I am interested in creating a kind of panel (and I feel like there is an unwritten one at play already) and keeping up a dialogue on it. That sounds kind of vague---I think there are likely social worker-teachers among us who we can call upon to facilitate discussions/bring them up at event orientations, etc.
There’s also been an idea of creating a “safe map” for poets on tour. I think this would be extremely helpful and I would be happy to contribute to plotting that map or making a kind of “tips for traveling poets.” We could put this information in poet bags.
At this point I would like to say WHATEVER I AM WRITING IN MY BID, I WILL BE HAPPY TO COLLABORATE/FOLLOW THROUGH WITH REGARDLESS OF BEING ELECTED ON THE EC
5. Do you believe that the concept of legacy is important to PSi? If not, why not? If so, how would you see that manifested?
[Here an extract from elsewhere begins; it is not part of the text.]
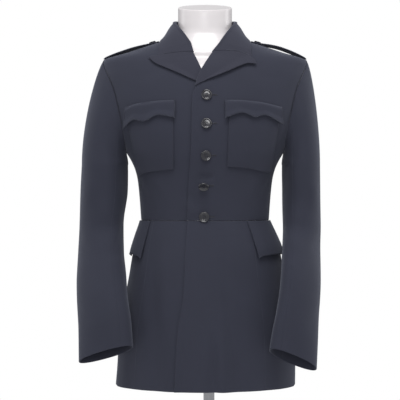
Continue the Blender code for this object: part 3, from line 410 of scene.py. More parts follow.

Reference “works in a library.” Legacy is very important to me. I’ve lost a poet on my team, poets in our community, friends and mentors. Unearthing and preserving our poems and making them available or how we’re going to store all the miles of bout recordings over time is a concern and interest. I actually kind of dream of having a library, an archive, a digitized collection of poetry slam. It would be really cool to have some kind of downloadable or area like IndieFeed, but on a website, with video & born digital material. I encourage and support the scheduling and participation of slam poets who have moved on or rotated out to other experiences, whether that’s in workshops, hostings, sacrificing bouts, showcases, merch material, etc. One of my greatest memories is of a younger poet bouting and hearing Jack McCarthy for the first time—heck, it was a thrill for me, too! I’m on the Legends Fellowship Committee & although we’ve been in a suspended kind of state, I really would like to push that through to fruition. I see my main contribution to that project in constructing the criteria-template and being part of the selection process.